Mandelbrot Set Viewer: Renders the classic fractal by applying escape-time iteration on a defined region of the complex plane. A zoom frame is drawn around the selected region, and users can reposition it using directional buttons. A potentiometer is used to adjust the frame size dynamically. Pressing confirm triggers a zoom-in effect by recalculating the region bounds and redrawing the fractal at a higher resolution, allowing for deep exploration of the Mandelbrot structure.
Working within the limited memory and processing constraints of the RP2040 was also a valuable learning experience. The chip's modest resources forced us to make careful architectural choices: we optimized our graphics rendering pipeline for speed and memory efficiency, split processing across both cores to balance user input and drawing tasks, and relied on fixed-point arithmetic to handle real-time audio generation through Direct Digital Synthesis.

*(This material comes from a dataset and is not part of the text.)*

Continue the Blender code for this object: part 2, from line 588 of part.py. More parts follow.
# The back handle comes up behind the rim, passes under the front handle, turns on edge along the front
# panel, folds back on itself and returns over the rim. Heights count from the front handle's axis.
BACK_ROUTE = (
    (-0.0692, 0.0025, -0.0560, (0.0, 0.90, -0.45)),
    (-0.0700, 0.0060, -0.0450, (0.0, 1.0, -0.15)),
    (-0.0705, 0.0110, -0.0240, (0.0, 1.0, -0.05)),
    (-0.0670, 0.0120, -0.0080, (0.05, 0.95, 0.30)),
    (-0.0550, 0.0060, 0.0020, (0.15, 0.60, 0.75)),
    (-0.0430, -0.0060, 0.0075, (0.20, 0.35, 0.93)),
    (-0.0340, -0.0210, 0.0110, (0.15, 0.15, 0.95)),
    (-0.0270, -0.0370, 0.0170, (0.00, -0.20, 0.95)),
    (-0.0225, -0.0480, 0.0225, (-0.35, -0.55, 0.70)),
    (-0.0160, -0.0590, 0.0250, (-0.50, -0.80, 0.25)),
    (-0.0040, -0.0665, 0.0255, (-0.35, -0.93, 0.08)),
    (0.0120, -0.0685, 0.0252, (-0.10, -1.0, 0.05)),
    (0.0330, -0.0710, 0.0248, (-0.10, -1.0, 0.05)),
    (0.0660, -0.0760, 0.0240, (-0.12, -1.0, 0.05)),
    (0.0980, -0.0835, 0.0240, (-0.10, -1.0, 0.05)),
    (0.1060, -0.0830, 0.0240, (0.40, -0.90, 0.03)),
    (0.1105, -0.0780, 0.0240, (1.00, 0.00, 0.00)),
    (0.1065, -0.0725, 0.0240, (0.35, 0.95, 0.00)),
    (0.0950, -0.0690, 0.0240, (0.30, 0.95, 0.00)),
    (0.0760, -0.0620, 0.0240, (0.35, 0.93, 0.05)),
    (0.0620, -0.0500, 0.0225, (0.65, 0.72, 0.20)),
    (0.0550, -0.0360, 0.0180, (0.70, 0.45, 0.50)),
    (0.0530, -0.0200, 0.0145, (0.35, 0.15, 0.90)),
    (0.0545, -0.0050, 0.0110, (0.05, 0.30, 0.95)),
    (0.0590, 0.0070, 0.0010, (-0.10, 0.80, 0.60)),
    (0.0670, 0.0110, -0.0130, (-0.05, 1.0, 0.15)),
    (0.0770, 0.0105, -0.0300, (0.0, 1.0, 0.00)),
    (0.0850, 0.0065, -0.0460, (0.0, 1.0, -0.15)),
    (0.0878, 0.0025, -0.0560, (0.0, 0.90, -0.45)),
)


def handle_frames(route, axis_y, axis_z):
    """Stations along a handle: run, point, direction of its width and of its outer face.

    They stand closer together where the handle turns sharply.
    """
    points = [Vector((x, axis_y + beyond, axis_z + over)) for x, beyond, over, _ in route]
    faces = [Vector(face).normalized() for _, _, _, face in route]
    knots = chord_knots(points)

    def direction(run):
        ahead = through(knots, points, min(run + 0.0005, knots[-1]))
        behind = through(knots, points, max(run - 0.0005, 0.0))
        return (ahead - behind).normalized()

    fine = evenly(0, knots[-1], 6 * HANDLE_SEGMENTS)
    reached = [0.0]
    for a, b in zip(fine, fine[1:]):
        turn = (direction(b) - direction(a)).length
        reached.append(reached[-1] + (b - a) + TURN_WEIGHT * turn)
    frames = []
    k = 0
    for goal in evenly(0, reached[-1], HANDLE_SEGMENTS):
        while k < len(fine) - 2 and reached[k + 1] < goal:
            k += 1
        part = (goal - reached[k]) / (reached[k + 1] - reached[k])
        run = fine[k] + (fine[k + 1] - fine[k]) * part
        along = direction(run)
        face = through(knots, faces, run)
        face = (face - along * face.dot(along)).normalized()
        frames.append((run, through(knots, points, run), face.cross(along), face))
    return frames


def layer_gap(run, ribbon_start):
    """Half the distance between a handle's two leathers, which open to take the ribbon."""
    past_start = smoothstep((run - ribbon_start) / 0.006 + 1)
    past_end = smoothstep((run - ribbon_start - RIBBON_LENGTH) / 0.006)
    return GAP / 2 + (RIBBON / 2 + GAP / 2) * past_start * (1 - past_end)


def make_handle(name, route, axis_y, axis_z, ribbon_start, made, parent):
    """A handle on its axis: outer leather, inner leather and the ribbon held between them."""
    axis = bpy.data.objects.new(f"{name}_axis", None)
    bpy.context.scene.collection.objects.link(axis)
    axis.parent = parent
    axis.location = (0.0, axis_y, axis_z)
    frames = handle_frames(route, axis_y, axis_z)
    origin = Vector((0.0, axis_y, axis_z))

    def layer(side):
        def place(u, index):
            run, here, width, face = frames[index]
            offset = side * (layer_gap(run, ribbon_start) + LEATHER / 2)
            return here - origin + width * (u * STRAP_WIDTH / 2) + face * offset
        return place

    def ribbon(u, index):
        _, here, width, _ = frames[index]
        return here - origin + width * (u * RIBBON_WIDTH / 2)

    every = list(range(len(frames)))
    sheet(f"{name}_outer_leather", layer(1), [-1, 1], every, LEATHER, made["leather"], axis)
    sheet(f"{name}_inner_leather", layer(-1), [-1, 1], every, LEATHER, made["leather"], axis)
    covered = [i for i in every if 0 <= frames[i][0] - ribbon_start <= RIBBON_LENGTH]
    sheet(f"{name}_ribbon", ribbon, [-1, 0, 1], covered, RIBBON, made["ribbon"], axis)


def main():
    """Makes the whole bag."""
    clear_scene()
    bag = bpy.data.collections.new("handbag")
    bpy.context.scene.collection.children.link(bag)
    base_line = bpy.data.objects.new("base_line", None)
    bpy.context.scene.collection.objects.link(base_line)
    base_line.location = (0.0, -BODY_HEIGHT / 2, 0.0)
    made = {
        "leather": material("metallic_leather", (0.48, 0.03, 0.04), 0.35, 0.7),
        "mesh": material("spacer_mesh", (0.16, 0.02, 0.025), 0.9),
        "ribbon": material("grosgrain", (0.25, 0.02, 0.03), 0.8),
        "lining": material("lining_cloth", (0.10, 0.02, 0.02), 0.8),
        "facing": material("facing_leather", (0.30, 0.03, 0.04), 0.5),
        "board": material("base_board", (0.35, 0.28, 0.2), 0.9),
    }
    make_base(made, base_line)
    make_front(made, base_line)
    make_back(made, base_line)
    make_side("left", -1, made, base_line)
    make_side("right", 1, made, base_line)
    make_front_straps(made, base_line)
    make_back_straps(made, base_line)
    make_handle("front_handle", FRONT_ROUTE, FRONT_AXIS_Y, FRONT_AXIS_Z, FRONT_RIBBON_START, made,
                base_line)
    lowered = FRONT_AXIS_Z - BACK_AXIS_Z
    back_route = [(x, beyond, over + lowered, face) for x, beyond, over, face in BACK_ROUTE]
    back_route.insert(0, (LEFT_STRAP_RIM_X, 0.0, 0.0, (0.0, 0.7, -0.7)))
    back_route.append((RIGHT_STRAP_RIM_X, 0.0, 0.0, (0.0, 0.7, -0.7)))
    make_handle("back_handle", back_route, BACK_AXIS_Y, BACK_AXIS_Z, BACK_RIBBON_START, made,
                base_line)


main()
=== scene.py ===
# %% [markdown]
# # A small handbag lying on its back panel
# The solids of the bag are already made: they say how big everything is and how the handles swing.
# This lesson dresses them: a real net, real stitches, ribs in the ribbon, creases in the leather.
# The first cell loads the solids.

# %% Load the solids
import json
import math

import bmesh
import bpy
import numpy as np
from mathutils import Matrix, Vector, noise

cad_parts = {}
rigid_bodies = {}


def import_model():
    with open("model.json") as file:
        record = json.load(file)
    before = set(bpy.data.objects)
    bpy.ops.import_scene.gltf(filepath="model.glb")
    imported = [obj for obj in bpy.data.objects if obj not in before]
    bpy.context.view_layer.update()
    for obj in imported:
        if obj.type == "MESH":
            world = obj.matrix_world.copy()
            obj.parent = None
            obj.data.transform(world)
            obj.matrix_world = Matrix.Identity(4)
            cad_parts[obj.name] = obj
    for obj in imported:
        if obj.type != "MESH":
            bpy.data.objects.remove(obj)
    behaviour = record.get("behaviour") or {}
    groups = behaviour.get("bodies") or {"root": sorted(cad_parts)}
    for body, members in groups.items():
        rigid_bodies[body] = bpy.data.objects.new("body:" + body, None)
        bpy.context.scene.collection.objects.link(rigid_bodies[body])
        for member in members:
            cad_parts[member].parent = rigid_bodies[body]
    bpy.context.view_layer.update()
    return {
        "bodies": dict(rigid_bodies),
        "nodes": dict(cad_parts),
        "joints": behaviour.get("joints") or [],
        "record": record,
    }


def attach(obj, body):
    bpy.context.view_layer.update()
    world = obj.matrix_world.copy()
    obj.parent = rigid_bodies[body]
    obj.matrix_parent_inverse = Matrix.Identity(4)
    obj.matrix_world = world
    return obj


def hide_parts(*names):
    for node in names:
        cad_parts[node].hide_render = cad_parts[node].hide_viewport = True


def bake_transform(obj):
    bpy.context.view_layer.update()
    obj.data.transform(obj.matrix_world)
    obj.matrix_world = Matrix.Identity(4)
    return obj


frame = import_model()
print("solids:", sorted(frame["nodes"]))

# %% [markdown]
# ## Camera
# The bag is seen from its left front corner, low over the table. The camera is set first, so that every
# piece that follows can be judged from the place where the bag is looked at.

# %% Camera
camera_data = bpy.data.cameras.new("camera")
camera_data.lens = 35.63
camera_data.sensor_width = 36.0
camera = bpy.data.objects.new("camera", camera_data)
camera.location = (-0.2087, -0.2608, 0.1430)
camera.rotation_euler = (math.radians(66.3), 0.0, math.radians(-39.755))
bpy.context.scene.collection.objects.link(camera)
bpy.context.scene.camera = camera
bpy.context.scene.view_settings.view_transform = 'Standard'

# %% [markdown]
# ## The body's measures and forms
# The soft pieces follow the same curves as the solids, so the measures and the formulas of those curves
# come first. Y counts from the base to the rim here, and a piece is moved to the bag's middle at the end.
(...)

These constraints aligned well with the learning objectives of the course—particularly understanding hardware/software tradeoffs—and pushed us to write more disciplined, efficient embedded code. Designing a complex yet responsive user interface under these limitations was both challenging and rewarding.
This project does not violate any existing patents, copyrights, or trademarks. We used open-source VGA and DDS libraries from Professor Hunter Adams with proper credit. All other code and logic were developed by our team. The simulations implemented are based on well-known, public-domain mathematical models.